>> BEGIN

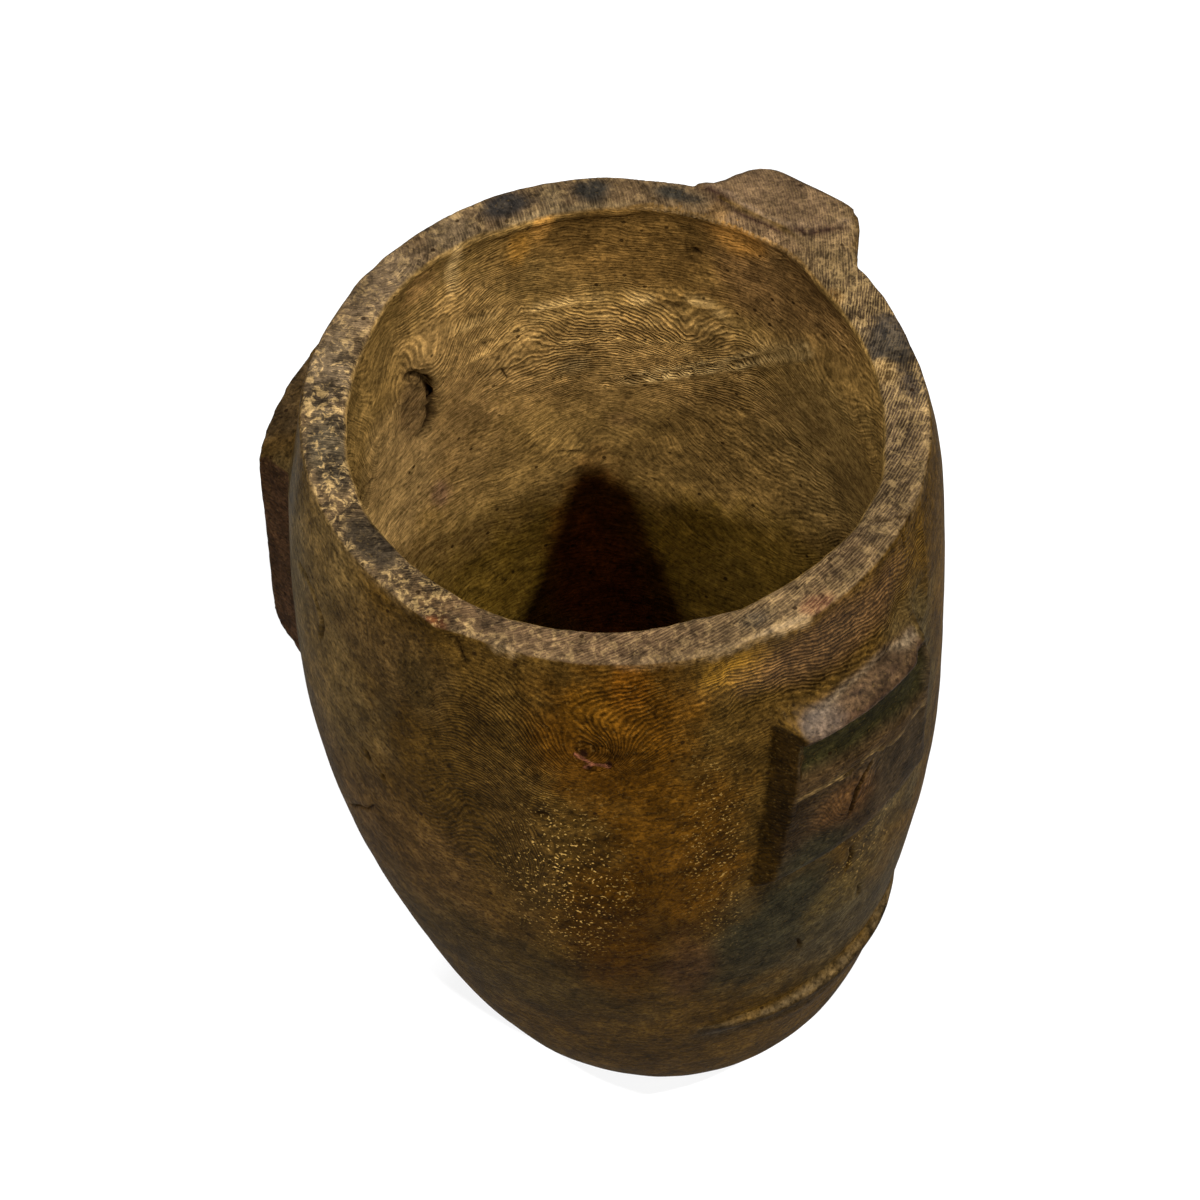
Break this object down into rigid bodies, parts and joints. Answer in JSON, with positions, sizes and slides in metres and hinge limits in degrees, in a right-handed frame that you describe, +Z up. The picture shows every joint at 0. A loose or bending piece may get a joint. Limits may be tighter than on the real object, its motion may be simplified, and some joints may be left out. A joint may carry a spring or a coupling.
{
  "type": "carved wooden milk pail",
  "caption": "Deep egg-shaped milk pail carved from one log, with a rim lug at the back, raised knee panels at the sides and low ledges near the base.",
  "frame": {"origin": "centre of the flat base, on the surface that the pail stands on", "axes": "+Z up through the mouth, +Y towards the rim lug, +X and -X towards the knee panels"},
  "size_m": [0.2366, 0.2284, 0.3235],
  "materials": {
    "pail_wood": "dark hand-worn patina over carved hardwood",
    "knot_wood": "raw dark end grain"
  },
  "bodies": {
    "root": {"pail_body": "pail_wood", "side_knot": "knot_wood", "front_knot": "knot_wood"}
  },
  "joints": []
}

>> END

_GIVEN TASK_
Show the lines that mention the word "frame".

_THE RESULT_
Break this object down into rigid bodies, parts and joints. Answer in JSON, with positions, sizes and slides in metres and hinge limits in degrees, in a right-handed frame that you describe, +Z up. The picture shows every joint at 0. A loose or bending piece may get a joint. Limits may be tighter than on the real object, its motion may be simplified, and some joints may be left out. A joint may carry a spring or a coupling.
  "frame": {"origin": "centre of the flat base, on the surface that the pail stands on", "axes": "+Z up through the mouth, +Y towards the rim lug, +X and -X towards the knee panels"},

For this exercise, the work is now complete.